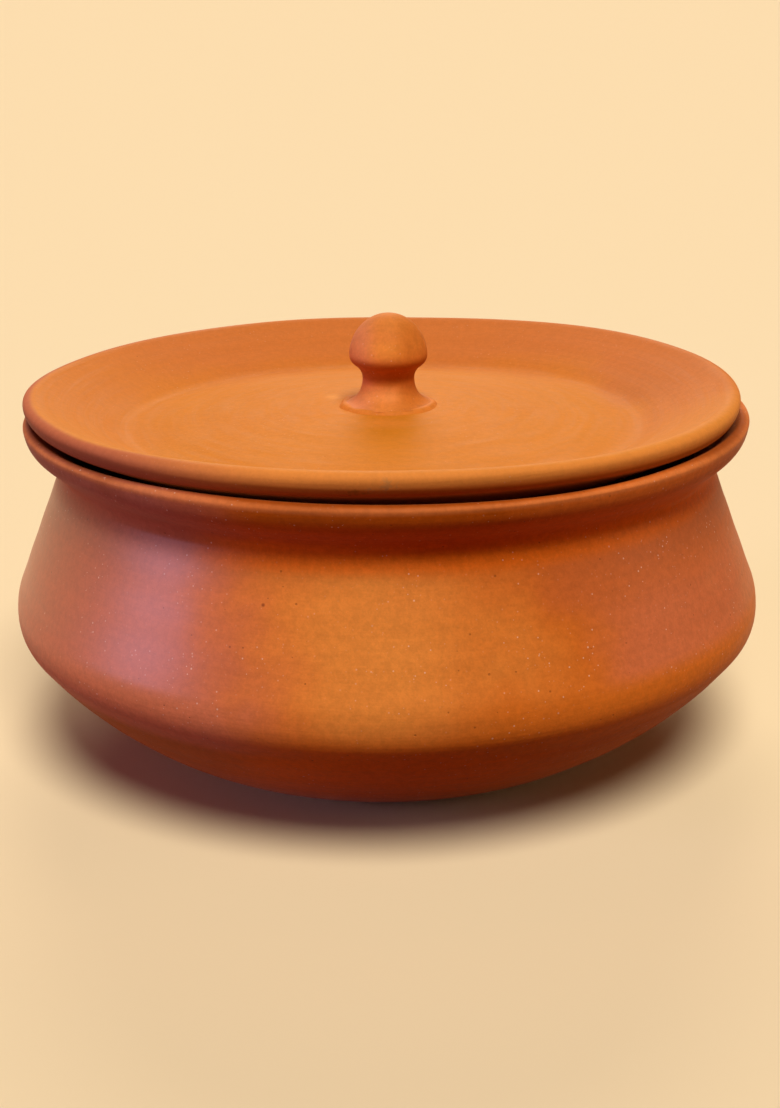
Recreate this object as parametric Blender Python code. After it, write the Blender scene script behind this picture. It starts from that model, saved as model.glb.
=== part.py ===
"""Clay curd pot: a thrown terracotta pot, its dished lid and the knob on the lid.

Every piece is turned about the Z axis. Lengths are in metres, +Z is up, and the
origin is the centre of the base, on the surface that the pot stands on.
"""
import math

import bmesh
import bpy
from mathutils import Vector

# The pot's outside, from the base up
BASE_R = 0.0624          # flat disc that the pot rests on
BOWL_SLOPE = 21.8        # degrees, how steeply the bowl leaves the base
BELLY_R = 0.1100         # widest radius, at the keel
BELLY_Z = 0.0420         # height of the keel
KEEL_ROUND = 0.0180      # the keel's rounding up into the shoulder
KEEL_UNDER = 0.0110      # and the tighter one down into the bowl
SHOULDER_IN = 0.0147     # how far the shoulder leans in, from keel to neck
NECK_RISE = 0.0410       # from the keel's height up to the neck's
NECK_ROUND = 0.0045      # the neck's outer hollow
RIM_FLARE = 0.0093       # how far the rim stands out past the neck
RIM_RISE = 0.0149        # from the neck's height up to the rim's top
RIM_THICK = 0.0040       # the rim is rolled to a half circle this thick

# The pot's clay
WALL = 0.0058
FLOOR = 0.0070

# The lid, a dish with a sloping band and a rolled lip
LID_THICK = 0.0060
LID_INSET = 0.0010       # the lip ends this far inside the rim's outer face
BAND_RUN = 0.0281        # from the lip's outer face in to the crease, level
BAND_SLOPE = 24.0        # degrees
CREASE_ROUND = 0.0060    # the hollow where the band meets the plate
PLATE_RISE = 0.0047      # how far the plate domes up at its centre

# The knob, thrown by itself and luted to the plate
KNOB_H = 0.0269
KNOB_R = 0.0114          # widest radius of the cap
KNOB_WIDE_Z = 0.0141     # height of the widest place above the plate
KNOB_CAP_ROUND = 0.0022  # rounding of the cap's lower edge
KNOB_NECK_R = 0.0076
KNOB_NECK_Z = 0.0073
KNOB_FOOT_R = 0.0134
KNOB_FOOT_EDGE = 0.0011  # height of the foot's blunt edge

# Clearances
SEAT_GAP = 0.0003        # lid's band over the pot's rim
LUTE_GAP = 0.0003        # knob's foot over the plate

# Faces round each piece
AROUND = 80
KNOB_AROUND = 40


def polar(centre, radius, degrees):
    """The point at an angle on a circle in the (radius, height) plane."""
    angle = math.radians(degrees)
    return centre + radius * Vector((math.cos(angle), math.sin(angle)))


def arc(centre, radius, start, end, steps):
    """Points along an arc, both ends included; angles in degrees."""
    turn = (end - start) / steps
    return [polar(centre, radius, start + turn * i) for i in range(steps + 1)]


def bearing(vector):
    """A vector's angle in degrees."""
    return math.degrees(math.atan2(vector.y, vector.x))


def tangent_bearing(lower, lower_reach, upper, upper_reach):
    """The outward bearing of the straight wall between two arcs.

    The wall climbs from lower to upper with its outside on the right. A reach is how
    far the wall lies out from that arc's centre, negative where the arc is a hollow.
    """
    run = upper - lower
    return bearing(run) - math.degrees(math.acos((lower_reach - upper_reach) / run.length))


def clear_scene():
    for found in list(bpy.data.objects):
        bpy.data.objects.remove(found, do_unlink=True)


def clay(name, colour, roughness):
    material = bpy.data.materials.new(name)
    material.use_nodes = True
    shader = material.node_tree.nodes["Principled BSDF"]
    shader.inputs["Base Color"].default_value = (*colour, 1.0)
    shader.inputs["Roughness"].default_value = roughness
    shader.inputs["Metallic"].default_value = 0.0
    return material


def turned(name, profile, around, material, parent=None):
    """One closed solid: a profile from the axis back to the axis, spun about Z."""
    shape = bmesh.new()
    points = [shape.verts.new((p.x, 0.0, p.y)) for p in profile]
    edges = [shape.edges.new(pair) for pair in zip(points, points[1:])]
    bmesh.ops.spin(shape, geom=points + edges, cent=(0, 0, 0), axis=(0, 0, 1),
                   angle=math.tau, steps=around, use_merge=True)
    bmesh.ops.remove_doubles(shape, verts=shape.verts, dist=1e-6)
    bmesh.ops.recalc_face_normals(shape, faces=shape.faces)
    mesh = bpy.data.meshes.new(name)
    shape.to_mesh(mesh)
    shape.free()
    mesh.shade_smooth()
    mesh.set_sharp_from_angle(angle=math.radians(40))
    mesh.materials.append(material)
    piece = bpy.data.objects.new(name, mesh)
    piece.parent = parent
    bpy.context.scene.collection.objects.link(piece)
    return piece


def pot_centres():
    """Centres of the arcs that carry the pot's wall above the bowl: keel, neck and rim."""
    keel = Vector((BELLY_R - KEEL_ROUND, BELLY_Z))
    neck_r = BELLY_R - SHOULDER_IN
    neck = Vector((neck_r + NECK_ROUND, BELLY_Z + NECK_RISE))
    rim = Vector((neck_r + RIM_FLARE - RIM_THICK / 2, neck.y + RIM_RISE - RIM_THICK / 2))
    return keel, neck, rim


def bowl_centres():
    """Centre of the keel's under round, and the bowl's circle with its radius.

    The bowl leaves the base's edge at BOWL_SLOPE and runs into the under round, which
    meets the keel's upper round at the belly's widest place.
    """
    under = Vector((BELLY_R - KEEL_UNDER, BELLY_Z))
    base_edge = Vector((BASE_R, 0.0))
    inward = polar(Vector((0.0, 0.0)), 1.0, 90.0 + BOWL_SLOPE)
    reach = base_edge - under
    radius = (KEEL_UNDER ** 2 - reach.length_squared) / (2 * (reach.dot(inward) + KEEL_UNDER))
    return under, base_edge + radius * inward, radius


def pot_profile():
    keel, neck, rim = pot_centres()
    under, bowl, bowl_r = bowl_centres()
    roll = RIM_THICK / 2

    shoulder = tangent_bearing(keel, KEEL_ROUND, neck, -NECK_ROUND)
    flare = tangent_bearing(neck, -NECK_ROUND, rim, roll)
    flare_inside = tangent_bearing(neck, -NECK_ROUND - WALL, rim, -roll)
    bowl_end = bearing(under - bowl)
    floor_start = -math.degrees(math.asin((bowl.y - FLOOR) / (bowl_r - WALL)))

    inside = [Vector((0.0, FLOOR))]
    inside += arc(bowl, bowl_r - WALL, floor_start, bowl_end, 5)
    inside += arc(under, KEEL_UNDER - WALL, bowl_end, 0, 4)[1:]
    inside += arc(keel, KEEL_ROUND - WALL, 0, shoulder, 3)[1:]
    inside += arc(neck, NECK_ROUND + WALL, shoulder + 180, flare_inside + 180, 4)
    lip = arc(rim, roll, flare_inside + 180, flare, 8)
    outside = arc(neck, NECK_ROUND, flare + 180, shoulder + 180, 4)
    outside += arc(keel, KEEL_ROUND, shoulder, 0, 4)
    outside += arc(under, KEEL_UNDER, 0, bowl_end, 5)[1:]
    outside += arc(bowl, bowl_r, bowl_end, BOWL_SLOPE - 90, 6)[1:]
    return inside + lip + outside + [Vector((0.0, 0.0))]


def lid_shape():
    """Where the lid's arcs lie, in heights above the pot's base.

    The underside of the band rests all round on the inner edge of the pot's rolled
    rim, which sets the height of the whole lid.
    """
    rim = pot_centres()[2]
    half = LID_THICK / 2
    slope = math.radians(BAND_SLOPE)
    lip_r = rim.x + RIM_THICK / 2 - LID_INSET - half
    apart = RIM_THICK / 2 + SEAT_GAP + half
    lip = Vector((lip_r, rim.y + (apart + math.sin(slope) * (lip_r - rim.x)) / math.cos(slope)))

    # The band's upper face runs in from the lip and meets the plate at a crease
    band_top = polar(lip, half, BAND_SLOPE + 90)
    crease_r = lip.x + half - BAND_RUN
    crease_z = band_top.y - (band_top.x - crease_r) * math.tan(slope)

    # The plate is a shallow cap of a sphere
    dome_r = (crease_r ** 2 + PLATE_RISE ** 2) / (2 * PLATE_RISE)
    dome = Vector((0.0, crease_z + PLATE_RISE - dome_r))

    # The crease's hollow touches both: CREASE_ROUND above the band and above the cap
    along = polar(Vector((0.0, 0.0)), 1.0, BAND_SLOPE)
    start = polar(lip, half + CREASE_ROUND, BAND_SLOPE + 90)
    offset = start - dome
    reach = dome_r + CREASE_ROUND
    back = offset.dot(along)
    slide = back - math.sqrt(back ** 2 - offset.length_squared + reach ** 2)
    crease = start - slide * along
    return lip, crease, dome, dome_r


def lid_profile():
    lip, crease, dome, dome_r = lid_shape()
    half = LID_THICK / 2
    band = BAND_SLOPE - 90
    plate_edge = bearing(crease - dome)
    above = arc(dome, dome_r, 90, plate_edge, 3)
    above += arc(crease, CREASE_ROUND, plate_edge - 180, band, 3)[1:]
    lip_roll = arc(lip, half, band + 180, band, 8)
    below = arc(crease, CREASE_ROUND + LID_THICK, band, plate_edge - 180, 3)
    below += arc(dome, dome_r - LID_THICK, plate_edge, 90, 3)[1:]
    return above + lip_roll + below


def knob_profile():
    """The knob's outline, with heights from the plate's top at its centre."""
    dome_r = lid_shape()[3]

    # Cap: a quarter of an ellipse from the top down to the widest place
    cap_h = KNOB_H - KNOB_WIDE_Z
    quarter = [math.radians(9.0 * i) for i in range(11)]
    cap = [Vector((KNOB_R * math.sin(a), KNOB_WIDE_Z + cap_h * math.cos(a))) for a in quarter]

    # Under the cap an S of two arcs draws in to the neck
    drop = KNOB_WIDE_Z - KNOB_NECK_Z
    draw_in = KNOB_R - KNOB_NECK_R
    sweep = 2 * math.degrees(math.atan2(draw_in, drop))
    hollow_r = drop / math.sin(math.radians(sweep)) - KNOB_CAP_ROUND
    under = Vector((KNOB_R - KNOB_CAP_ROUND, KNOB_WIDE_Z))
    hollow = Vector((KNOB_NECK_R + hollow_r, KNOB_NECK_Z))
    stem = arc(under, KNOB_CAP_ROUND, 0, -sweep, 4)[1:]
    stem += arc(hollow, hollow_r, 180 - sweep, 180, 4)[1:]

    # The foot flares out in a quarter of an ellipse to its blunt edge
    spread = KNOB_FOOT_R - KNOB_NECK_R
    fall = KNOB_NECK_Z - KNOB_FOOT_EDGE
    turns = [math.radians(18.0 * i) for i in range(1, 6)]
    foot = [Vector((KNOB_FOOT_R - spread * math.cos(a), KNOB_NECK_Z - fall * math.sin(a)))
            for a in turns]

    # Its underside follows the plate's dome
    centre = Vector((0.0, LUTE_GAP - dome_r))
    edge = math.degrees(math.acos(KNOB_FOOT_R / dome_r))
    underside = arc(centre, dome_r, edge, 90, 2)
    return cap + stem + foot + underside


def build():
    clear_scene()
    body_clay = clay("terracotta_pot", (0.60, 0.20, 0.050), 0.62)
    lid_clay = clay("terracotta_lid", (0.64, 0.20, 0.052), 0.58)
    knob_clay = clay("terracotta_knob", (0.58, 0.18, 0.048), 0.58)

    turned("pot", pot_profile(), AROUND, body_clay)

    # The lid and its knob lift off together along this axis
    lift = bpy.data.objects.new("lid_lift_axis", None)
    bpy.context.scene.collection.objects.link(lift)
    turned("lid", lid_profile(), AROUND, lid_clay, lift)
    knob = turned("lid_knob", knob_profile(), KNOB_AROUND, knob_clay, lift)
    dome, dome_r = lid_shape()[2:]
    knob.location.z = dome.y + dome_r


build()
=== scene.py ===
import math

import bpy
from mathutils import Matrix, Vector


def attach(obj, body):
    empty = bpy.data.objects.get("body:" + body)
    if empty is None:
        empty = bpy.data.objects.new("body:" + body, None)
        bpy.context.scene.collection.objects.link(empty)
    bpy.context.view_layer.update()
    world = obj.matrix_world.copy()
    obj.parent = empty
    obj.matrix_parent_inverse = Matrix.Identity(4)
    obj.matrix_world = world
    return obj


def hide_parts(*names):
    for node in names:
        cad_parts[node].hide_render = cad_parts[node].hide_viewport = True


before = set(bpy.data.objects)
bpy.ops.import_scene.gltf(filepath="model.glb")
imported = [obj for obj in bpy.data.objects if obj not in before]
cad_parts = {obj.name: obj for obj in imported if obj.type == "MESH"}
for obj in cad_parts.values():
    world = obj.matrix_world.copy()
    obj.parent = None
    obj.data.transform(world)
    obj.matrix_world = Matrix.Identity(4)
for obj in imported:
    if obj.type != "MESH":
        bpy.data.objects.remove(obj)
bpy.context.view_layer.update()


# Pot wall
# One wall of red clay, thrown on a wheel from the flat base up to the rolled rim, then
# turned thin and burnished outside and left with its finger rings inside.
BASE_R = 0.0624
BASE_ROUND = 0.0015      # the edge of the base is rounded this far in
BOWL_SLOPE = 21.8        # degrees, where the bowl leaves the base
BELLY_R = 0.1100
BELLY_Z = 0.0420
KEEL_ROUND = 0.0180      # up into the shoulder
KEEL_UNDER = 0.0110      # and tighter, down into the bowl
NECK_R = 0.0953
NECK_Z = 0.0830
NECK_ROUND = 0.0045
RIM_R = 0.1046
RIM_TOP = 0.0979
RIM_THICK = 0.0040
RIM_BULGE = 0.0015       # the flare is a little full between neck and rim
WALL = 0.0058
FLOOR = 0.0070
RING_STEP = 0.0024       # between the rings on a long run
FINGER_PITCH = 0.0090    # finger rings inside
FINGER_DEPTH = 0.00022
TURNING_PITCH = 0.0110   # what the turning tool leaves outside
TURNING_DEPTH = 0.00005
AROUND = 96              # points round the pot and the lid
HAND_SPAN = 0.055        # how far apart the hand's unevenness comes and goes
AXIS_R = 0.0040          # radius of the first and last rings, which close on the axis

# The skin of all the pieces: matt, with very little shine and almost flat
SKIN_ROUGHNESS = 0.50
SKIN_SHINE = 0.03
SKIN_RELIEF = 0.00008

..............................

WORK TO BE COMPLETED:
With the first line being the one containing "pot_profile(), AROUND, body_clay)" and the last line the one containing "cad_parts[node].hide_render = cad_parts[node].hide_viewport", transcribe exactly the lines above that fall in that range.

COMPLETE OUTPUT:
    turned("pot", pot_profile(), AROUND, body_clay)

    # The lid and its knob lift off together along this axis
    lift = bpy.data.objects.new("lid_lift_axis", None)
    bpy.context.scene.collection.objects.link(lift)
    turned("lid", lid_profile(), AROUND, lid_clay, lift)
    knob = turned("lid_knob", knob_profile(), KNOB_AROUND, knob_clay, lift)
    dome, dome_r = lid_shape()[2:]
    knob.location.z = dome.y + dome_r


build()
=== scene.py ===
import math

import bpy
from mathutils import Matrix, Vector


def attach(obj, body):
    empty = bpy.data.objects.get("body:" + body)
    if empty is None:
        empty = bpy.data.objects.new("body:" + body, None)
        bpy.context.scene.collection.objects.link(empty)
    bpy.context.view_layer.update()
    world = obj.matrix_world.copy()
    obj.parent = empty
    obj.matrix_parent_inverse = Matrix.Identity(4)
    obj.matrix_world = world
    return obj


def hide_parts(*names):
    for node in names:
        cad_parts[node].hide_render = cad_parts[node].hide_viewport = True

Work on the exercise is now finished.